• Exercise objective: Using the listing below, copy exactly the lines from the one containing "build_frame()" to the one containing "from mathutils import Matrix, Vector", both lines included, and no others.

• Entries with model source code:

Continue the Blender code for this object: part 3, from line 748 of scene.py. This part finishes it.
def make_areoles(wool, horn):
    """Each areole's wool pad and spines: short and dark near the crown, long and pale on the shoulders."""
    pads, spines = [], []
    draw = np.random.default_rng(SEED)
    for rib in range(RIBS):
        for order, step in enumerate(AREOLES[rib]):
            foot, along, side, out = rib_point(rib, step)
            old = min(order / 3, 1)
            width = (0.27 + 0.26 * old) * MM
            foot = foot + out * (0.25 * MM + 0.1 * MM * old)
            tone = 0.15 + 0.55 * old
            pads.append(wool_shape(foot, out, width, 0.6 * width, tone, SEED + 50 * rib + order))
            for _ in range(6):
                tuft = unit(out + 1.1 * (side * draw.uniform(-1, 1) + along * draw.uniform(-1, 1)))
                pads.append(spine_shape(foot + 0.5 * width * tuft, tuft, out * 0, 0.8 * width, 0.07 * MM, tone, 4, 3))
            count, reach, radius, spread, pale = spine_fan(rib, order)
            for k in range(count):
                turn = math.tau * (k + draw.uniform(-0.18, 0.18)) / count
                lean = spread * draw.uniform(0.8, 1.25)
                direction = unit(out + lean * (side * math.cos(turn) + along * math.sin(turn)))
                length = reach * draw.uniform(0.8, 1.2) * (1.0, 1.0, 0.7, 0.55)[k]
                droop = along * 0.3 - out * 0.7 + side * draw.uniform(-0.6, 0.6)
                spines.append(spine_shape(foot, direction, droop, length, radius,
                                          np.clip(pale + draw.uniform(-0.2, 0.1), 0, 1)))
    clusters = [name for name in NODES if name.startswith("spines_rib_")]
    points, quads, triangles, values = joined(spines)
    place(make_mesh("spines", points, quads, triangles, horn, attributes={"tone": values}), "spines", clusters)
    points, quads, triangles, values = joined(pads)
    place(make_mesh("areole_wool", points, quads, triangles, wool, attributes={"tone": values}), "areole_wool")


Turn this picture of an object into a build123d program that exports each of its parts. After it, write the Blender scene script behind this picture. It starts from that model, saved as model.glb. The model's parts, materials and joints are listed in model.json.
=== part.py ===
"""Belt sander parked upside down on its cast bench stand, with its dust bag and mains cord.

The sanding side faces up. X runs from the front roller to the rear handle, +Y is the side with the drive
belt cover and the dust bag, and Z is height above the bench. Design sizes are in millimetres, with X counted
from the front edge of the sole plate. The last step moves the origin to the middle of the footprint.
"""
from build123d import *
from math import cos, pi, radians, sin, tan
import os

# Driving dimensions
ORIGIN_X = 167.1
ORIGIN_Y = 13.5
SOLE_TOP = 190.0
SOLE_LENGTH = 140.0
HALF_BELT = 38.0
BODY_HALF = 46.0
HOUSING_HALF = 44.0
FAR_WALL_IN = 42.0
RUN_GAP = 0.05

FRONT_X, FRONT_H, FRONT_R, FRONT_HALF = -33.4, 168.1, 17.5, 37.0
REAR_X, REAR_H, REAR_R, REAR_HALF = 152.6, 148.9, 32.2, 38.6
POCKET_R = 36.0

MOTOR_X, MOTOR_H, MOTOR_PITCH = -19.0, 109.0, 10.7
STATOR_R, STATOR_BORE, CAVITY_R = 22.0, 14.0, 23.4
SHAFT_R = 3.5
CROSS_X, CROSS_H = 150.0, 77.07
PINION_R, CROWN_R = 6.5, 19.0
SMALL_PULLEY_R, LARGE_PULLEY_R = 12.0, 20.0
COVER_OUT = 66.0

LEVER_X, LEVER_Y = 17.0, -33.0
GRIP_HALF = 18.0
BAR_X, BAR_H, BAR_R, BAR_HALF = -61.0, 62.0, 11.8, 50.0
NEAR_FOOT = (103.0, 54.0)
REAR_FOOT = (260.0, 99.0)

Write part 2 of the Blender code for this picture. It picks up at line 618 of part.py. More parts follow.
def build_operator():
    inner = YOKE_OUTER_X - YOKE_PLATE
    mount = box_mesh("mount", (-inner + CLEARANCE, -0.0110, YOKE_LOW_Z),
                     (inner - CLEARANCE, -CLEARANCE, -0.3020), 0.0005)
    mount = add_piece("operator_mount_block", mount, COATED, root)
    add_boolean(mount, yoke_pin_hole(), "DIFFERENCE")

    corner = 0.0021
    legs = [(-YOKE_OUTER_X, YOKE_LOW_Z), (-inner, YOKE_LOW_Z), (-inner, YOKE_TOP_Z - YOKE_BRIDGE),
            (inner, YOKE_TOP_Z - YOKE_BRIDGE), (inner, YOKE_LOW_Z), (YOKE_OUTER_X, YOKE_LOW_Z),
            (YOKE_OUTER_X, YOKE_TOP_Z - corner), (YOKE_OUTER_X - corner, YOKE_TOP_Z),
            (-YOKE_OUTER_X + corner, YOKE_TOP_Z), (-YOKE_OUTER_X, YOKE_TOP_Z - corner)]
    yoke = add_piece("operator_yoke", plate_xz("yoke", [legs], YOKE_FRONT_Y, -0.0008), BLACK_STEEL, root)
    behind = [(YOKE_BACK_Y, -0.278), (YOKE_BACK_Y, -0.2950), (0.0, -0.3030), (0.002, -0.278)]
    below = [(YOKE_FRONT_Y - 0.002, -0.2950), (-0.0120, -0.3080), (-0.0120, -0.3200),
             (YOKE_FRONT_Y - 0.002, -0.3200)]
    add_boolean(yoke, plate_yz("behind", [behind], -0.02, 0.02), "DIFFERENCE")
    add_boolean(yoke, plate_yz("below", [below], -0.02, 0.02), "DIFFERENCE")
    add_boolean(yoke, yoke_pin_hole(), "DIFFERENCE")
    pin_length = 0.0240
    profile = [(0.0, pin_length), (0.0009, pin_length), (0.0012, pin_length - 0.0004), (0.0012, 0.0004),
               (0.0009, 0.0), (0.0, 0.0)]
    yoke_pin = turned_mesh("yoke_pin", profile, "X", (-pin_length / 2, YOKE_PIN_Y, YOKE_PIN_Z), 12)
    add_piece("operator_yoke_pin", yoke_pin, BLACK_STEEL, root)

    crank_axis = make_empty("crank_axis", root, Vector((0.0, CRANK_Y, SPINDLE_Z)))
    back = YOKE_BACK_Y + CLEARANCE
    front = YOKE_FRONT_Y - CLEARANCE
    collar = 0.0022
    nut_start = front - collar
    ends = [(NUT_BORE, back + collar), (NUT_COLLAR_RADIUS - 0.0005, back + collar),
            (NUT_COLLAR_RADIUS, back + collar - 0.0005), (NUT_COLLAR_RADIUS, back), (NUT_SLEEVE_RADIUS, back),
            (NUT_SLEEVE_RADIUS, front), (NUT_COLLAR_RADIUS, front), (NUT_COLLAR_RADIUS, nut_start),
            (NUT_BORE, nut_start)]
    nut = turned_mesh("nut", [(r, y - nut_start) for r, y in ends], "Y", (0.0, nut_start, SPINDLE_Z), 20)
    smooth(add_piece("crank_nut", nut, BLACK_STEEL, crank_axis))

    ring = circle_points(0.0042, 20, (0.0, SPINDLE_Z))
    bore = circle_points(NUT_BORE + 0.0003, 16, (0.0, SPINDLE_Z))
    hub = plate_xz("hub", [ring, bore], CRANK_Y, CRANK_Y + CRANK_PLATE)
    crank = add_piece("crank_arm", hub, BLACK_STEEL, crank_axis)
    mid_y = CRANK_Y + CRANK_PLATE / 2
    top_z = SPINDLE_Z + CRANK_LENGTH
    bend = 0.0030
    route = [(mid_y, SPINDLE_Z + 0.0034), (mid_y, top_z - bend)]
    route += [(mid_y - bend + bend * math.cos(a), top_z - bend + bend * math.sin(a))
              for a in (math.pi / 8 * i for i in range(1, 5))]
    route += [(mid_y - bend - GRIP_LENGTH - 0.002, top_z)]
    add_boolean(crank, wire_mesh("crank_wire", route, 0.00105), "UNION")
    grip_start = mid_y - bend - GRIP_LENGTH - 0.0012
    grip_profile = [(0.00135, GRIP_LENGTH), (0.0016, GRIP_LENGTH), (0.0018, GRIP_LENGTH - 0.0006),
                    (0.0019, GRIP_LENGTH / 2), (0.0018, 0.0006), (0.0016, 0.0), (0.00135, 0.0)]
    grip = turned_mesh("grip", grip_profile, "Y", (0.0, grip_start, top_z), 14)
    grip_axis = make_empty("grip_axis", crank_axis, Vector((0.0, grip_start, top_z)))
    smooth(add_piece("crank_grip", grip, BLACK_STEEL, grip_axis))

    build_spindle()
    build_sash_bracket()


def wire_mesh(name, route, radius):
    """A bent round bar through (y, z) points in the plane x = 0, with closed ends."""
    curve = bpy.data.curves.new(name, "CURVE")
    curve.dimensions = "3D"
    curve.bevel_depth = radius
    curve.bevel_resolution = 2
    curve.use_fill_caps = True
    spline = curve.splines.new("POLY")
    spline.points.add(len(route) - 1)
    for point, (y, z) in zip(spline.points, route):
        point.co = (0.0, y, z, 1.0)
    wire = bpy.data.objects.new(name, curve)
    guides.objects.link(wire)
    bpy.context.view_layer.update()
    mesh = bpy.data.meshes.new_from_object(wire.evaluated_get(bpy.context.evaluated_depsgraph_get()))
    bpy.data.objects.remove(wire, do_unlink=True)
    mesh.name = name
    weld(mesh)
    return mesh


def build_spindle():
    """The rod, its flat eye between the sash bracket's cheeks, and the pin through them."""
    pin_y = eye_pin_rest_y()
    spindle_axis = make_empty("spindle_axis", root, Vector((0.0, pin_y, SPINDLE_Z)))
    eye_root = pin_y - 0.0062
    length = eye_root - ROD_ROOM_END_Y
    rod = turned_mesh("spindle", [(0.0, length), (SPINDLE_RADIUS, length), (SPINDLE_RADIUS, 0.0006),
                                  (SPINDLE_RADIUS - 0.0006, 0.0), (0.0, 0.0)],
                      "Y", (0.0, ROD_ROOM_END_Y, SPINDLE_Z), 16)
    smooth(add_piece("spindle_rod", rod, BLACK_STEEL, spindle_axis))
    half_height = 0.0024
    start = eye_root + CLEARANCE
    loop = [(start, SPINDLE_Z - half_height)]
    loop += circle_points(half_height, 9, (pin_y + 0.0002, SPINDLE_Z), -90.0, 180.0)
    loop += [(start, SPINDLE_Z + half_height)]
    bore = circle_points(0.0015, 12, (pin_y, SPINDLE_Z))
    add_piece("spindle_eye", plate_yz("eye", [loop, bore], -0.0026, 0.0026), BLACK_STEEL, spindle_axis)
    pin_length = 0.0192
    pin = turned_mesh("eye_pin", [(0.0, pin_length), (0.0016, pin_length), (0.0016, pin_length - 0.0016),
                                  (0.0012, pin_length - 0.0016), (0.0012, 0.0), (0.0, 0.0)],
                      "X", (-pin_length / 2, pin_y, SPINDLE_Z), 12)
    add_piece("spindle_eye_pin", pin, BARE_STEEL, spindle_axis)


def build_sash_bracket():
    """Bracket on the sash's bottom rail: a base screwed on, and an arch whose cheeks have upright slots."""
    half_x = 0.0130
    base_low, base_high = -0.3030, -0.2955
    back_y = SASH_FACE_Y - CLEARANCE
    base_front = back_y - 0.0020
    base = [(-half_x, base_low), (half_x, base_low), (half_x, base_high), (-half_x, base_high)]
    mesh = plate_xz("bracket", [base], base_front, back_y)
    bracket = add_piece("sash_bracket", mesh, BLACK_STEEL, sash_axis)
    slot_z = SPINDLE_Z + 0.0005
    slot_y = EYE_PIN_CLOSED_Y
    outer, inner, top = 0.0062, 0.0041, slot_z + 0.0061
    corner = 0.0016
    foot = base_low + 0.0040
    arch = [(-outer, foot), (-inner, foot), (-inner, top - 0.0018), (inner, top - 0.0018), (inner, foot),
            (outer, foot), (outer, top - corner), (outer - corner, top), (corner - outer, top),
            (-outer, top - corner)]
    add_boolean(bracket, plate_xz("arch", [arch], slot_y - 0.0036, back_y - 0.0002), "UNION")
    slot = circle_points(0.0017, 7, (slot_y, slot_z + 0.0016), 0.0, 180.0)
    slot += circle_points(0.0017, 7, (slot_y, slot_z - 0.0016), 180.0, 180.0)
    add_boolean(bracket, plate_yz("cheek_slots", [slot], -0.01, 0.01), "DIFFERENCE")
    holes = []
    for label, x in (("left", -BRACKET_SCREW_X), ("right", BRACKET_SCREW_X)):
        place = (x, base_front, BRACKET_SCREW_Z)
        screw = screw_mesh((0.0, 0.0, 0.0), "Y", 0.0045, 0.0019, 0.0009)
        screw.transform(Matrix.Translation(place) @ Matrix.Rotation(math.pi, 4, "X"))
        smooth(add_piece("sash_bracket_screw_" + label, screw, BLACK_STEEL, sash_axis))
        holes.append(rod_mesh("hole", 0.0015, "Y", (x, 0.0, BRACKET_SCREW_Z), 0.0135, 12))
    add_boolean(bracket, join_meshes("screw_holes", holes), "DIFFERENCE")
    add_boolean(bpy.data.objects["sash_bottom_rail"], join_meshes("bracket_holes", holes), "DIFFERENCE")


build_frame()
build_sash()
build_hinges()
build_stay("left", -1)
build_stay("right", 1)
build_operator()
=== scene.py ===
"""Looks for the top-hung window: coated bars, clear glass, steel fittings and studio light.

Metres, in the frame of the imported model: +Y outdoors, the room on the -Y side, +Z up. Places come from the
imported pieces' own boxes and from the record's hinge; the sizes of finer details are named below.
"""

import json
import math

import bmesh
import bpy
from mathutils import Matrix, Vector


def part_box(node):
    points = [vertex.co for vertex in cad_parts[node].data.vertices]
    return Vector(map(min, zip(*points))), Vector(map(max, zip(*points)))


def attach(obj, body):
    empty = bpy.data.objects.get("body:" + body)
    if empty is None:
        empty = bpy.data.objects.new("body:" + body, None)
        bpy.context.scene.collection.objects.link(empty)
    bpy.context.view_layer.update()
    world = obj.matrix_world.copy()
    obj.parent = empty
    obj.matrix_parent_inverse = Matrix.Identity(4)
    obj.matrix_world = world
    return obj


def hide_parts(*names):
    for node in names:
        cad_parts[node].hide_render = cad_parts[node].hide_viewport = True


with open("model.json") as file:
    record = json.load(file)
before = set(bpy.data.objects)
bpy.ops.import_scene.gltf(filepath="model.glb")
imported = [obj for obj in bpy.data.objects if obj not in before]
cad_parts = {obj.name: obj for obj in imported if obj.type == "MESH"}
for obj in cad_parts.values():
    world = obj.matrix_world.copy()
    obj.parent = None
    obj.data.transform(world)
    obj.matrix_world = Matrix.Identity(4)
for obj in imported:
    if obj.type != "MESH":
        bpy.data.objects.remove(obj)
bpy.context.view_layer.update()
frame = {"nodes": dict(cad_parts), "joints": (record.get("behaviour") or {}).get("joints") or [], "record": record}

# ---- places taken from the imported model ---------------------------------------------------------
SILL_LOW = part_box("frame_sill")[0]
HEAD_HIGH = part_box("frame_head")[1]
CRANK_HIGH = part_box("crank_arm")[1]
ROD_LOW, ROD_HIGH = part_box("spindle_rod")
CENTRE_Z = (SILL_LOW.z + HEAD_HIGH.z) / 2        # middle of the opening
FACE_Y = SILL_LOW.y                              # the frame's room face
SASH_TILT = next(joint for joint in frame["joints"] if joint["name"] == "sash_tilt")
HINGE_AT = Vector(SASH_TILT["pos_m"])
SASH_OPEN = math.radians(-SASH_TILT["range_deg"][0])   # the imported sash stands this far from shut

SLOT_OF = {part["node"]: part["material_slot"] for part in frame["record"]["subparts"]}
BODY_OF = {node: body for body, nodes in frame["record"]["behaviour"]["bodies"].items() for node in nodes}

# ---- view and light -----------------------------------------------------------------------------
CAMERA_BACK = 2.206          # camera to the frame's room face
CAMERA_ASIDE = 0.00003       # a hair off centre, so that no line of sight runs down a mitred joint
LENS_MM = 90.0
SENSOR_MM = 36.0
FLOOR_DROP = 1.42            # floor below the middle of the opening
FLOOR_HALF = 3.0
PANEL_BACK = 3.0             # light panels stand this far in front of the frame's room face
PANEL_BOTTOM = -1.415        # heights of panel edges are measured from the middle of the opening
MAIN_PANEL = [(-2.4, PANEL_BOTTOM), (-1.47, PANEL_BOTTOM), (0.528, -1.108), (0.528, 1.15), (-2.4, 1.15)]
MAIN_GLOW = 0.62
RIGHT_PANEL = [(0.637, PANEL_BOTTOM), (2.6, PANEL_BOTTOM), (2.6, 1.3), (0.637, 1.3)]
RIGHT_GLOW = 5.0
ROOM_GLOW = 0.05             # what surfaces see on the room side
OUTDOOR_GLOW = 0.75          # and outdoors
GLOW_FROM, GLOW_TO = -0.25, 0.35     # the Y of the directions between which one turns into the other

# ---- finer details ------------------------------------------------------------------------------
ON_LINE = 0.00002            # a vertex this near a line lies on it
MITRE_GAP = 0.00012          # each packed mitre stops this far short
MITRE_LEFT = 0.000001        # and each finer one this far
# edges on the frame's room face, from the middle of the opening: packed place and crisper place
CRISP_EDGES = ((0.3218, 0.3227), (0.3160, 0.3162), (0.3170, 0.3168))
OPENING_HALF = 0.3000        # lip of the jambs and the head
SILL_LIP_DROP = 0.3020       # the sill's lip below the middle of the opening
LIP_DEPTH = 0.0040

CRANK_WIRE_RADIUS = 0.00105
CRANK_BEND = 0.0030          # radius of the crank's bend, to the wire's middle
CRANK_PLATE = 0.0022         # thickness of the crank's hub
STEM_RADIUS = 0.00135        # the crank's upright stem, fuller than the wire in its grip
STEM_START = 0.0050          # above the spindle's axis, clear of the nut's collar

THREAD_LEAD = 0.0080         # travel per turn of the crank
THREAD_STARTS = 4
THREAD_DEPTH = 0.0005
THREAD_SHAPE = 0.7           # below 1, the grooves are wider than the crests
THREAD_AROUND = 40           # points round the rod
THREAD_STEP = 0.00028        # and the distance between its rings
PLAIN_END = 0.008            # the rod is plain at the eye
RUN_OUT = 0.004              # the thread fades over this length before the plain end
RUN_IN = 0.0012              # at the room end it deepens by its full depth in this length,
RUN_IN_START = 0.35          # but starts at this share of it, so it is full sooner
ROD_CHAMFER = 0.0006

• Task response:
build_frame()
build_sash()
build_hinges()
build_stay("left", -1)
build_stay("right", 1)
build_operator()
=== scene.py ===
"""Looks for the top-hung window: coated bars, clear glass, steel fittings and studio light.

Metres, in the frame of the imported model: +Y outdoors, the room on the -Y side, +Z up. Places come from the
imported pieces' own boxes and from the record's hinge; the sizes of finer details are named below.
"""

import json
import math

import bmesh
import bpy
from mathutils import Matrix, Vector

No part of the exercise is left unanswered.